Oppure nel fashion, dove la storica eccellenza italiana ha ormai dimensioni ridicole rispetto ai competitors esteri: il primo gruppo italiano è Prada, solo al 18° posto mondiale con circa 5 miliardi di fatturato, poi c’è Moncler che è  27° con 2 miliardi. I concorrenti si chiamano Lvmh (317 miliardi di fatturato); Kering (250), Hermes (213). Molto meglio Gucci, oppure Valentino, che sono stati acquisiti dalla stessa Kering; oppure Pal Zilieri , rilevato da Mayhoola, fondo sovrano del Qatar.

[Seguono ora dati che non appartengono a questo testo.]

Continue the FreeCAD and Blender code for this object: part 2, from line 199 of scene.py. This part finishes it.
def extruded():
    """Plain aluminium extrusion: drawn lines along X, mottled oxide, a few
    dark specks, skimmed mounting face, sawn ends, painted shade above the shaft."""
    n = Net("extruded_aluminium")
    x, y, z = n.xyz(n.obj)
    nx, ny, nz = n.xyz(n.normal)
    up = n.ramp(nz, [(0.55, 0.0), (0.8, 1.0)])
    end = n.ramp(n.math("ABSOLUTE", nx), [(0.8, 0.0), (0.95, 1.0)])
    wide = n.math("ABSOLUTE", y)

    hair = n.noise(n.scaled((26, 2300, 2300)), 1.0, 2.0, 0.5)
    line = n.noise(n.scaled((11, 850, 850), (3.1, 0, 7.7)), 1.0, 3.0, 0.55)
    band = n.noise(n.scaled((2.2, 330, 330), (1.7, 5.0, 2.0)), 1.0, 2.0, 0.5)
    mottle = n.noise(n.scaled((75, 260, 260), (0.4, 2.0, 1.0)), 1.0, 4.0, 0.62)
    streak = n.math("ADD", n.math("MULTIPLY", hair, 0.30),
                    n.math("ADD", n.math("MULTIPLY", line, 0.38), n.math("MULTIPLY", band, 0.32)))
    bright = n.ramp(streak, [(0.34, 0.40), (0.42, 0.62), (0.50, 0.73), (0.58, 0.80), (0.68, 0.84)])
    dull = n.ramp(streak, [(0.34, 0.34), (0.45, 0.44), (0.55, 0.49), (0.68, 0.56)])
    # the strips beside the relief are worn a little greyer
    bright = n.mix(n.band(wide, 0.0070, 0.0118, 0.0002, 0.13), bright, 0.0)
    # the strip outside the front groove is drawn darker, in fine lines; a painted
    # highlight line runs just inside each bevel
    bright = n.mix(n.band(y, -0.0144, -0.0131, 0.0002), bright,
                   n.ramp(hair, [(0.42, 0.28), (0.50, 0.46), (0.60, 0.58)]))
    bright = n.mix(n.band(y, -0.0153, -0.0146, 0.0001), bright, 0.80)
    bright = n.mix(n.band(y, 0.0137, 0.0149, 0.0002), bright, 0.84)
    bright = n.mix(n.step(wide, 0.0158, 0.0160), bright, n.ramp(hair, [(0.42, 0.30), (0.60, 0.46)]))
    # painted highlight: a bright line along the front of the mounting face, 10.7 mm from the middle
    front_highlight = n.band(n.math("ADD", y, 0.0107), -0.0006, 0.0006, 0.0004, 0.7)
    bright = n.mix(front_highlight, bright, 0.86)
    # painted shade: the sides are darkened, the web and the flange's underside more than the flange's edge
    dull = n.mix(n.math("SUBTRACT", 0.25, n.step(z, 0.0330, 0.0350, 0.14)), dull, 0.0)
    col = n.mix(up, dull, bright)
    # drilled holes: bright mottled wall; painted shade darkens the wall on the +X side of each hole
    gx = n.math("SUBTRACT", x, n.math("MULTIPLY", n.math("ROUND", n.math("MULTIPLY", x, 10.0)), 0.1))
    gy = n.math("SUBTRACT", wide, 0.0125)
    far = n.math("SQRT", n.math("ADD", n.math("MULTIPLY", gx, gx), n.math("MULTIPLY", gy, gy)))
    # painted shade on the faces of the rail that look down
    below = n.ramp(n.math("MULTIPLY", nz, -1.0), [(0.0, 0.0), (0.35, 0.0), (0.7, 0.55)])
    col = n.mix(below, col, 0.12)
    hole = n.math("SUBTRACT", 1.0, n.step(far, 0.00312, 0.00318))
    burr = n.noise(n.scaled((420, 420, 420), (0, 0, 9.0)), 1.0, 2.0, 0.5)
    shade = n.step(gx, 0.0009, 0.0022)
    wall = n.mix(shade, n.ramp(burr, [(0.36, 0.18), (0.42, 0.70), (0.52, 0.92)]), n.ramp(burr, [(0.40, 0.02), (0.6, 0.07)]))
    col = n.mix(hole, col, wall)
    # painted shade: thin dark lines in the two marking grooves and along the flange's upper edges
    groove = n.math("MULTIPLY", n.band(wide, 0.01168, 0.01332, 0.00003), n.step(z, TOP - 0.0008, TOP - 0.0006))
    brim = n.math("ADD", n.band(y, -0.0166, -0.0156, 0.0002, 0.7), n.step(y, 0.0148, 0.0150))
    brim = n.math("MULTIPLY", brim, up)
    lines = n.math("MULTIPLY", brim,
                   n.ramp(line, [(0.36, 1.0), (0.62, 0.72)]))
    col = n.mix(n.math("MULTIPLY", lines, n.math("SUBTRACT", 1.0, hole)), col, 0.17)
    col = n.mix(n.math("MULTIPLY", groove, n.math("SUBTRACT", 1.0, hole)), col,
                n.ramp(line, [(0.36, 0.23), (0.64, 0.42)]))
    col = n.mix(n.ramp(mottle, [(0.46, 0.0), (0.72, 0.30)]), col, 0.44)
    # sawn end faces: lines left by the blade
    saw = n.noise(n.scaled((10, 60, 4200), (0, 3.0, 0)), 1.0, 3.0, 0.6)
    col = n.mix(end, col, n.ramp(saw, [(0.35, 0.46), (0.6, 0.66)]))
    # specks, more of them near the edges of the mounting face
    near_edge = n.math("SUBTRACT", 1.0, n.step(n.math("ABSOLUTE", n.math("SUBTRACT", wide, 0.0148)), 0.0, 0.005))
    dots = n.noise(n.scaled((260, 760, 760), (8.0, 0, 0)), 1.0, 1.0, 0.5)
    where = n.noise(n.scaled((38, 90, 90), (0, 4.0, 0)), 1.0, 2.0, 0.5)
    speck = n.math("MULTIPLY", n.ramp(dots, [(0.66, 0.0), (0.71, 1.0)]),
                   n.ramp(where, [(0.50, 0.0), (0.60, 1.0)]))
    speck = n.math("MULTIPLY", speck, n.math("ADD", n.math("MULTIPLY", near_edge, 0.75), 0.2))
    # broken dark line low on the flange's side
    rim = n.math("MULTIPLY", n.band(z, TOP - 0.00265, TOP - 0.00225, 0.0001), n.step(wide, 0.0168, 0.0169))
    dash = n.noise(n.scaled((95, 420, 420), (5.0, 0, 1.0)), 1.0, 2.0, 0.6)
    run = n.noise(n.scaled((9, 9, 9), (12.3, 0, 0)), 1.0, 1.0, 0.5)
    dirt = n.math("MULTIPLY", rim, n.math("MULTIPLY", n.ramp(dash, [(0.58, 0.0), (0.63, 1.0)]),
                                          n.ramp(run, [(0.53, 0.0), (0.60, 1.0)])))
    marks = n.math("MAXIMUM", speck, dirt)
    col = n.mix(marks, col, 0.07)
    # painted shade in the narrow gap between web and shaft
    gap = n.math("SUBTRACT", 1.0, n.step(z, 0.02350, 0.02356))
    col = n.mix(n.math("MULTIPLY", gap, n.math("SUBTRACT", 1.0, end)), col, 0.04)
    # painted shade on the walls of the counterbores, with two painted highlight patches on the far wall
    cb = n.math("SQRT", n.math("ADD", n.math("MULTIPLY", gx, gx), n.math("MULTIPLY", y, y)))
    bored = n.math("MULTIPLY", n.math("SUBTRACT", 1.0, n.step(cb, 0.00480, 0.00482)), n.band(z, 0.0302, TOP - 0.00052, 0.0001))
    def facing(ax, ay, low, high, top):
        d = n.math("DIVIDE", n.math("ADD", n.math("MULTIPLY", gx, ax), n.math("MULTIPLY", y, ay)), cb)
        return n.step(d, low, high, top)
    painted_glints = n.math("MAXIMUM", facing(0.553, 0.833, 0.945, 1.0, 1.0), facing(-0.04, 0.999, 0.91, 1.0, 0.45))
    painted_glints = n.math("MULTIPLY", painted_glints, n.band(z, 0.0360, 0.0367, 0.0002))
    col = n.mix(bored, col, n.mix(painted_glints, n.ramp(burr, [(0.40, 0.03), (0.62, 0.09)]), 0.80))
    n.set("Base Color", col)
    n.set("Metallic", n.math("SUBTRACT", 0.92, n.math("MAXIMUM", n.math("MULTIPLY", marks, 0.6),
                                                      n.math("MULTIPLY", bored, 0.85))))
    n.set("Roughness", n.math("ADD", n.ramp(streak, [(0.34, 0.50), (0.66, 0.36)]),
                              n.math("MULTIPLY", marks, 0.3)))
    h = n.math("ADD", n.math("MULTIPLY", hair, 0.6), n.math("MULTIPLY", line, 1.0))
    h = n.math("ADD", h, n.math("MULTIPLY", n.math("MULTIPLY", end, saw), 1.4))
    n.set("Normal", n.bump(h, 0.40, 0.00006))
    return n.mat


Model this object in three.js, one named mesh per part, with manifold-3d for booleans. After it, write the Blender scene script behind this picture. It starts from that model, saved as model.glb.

D’altra parte, anche i nostri connazionali si sono rivelati molto dinamici sui mercati esteri. Ha fatto scalpore il tentativo di acquisizione di Commerzbank da parte di Unicredit, tuttora in corso. Per ora la banca di Piazza Gae Aulenti possiede il 9 per cento dell’istituto tedesco, ma è in attesa di autorizzazione dalla BCE per salire al 29%. Questo ha scatenato la reazione del governo di Berlino, che aveva salvato la banca dal fallimento nel 2008, ma il supervisore europeo è favorevole, e la normativa comunitaria è chiaramente orientata ad agevolare le operazioni transfrontaliere e a impedire rigurgiti di sovranismo, ormai chiaramente fuori del tempo e fuori del mercato.

Ma l’esempio di Unicredit non è isolato: Finmeccanica controlla la britannica Westland (che produce, fra l’altro, gli elicotteri Agusta); Ferrero ha consociate e sussidiarie un po’ in tutto il mondo; Enel controlla dal 2006 la spagnola Endesa; Mediaset ha aziende in Francia e Germania. E anche su livelli dimensionali inferiori, non mancano esempi di multinazionali che hanno fatto, e continuano a fare con successo, shopping all’estero: Amplifon, Angelini, Chiesi Farmaceutici, Campari, Menarini, Prysmian.

Non è più il caso di demonizzare gli stranieri che investono da noi: spesso non si tratta di acquistare a prezzo di saldo i gioielli di famiglia, ma di offrire opportunità di sviluppo ad aziende che da sole non ce la farebbero. I confini nazionali stanno palesemente stretti al mondo del ventunesimo secolo.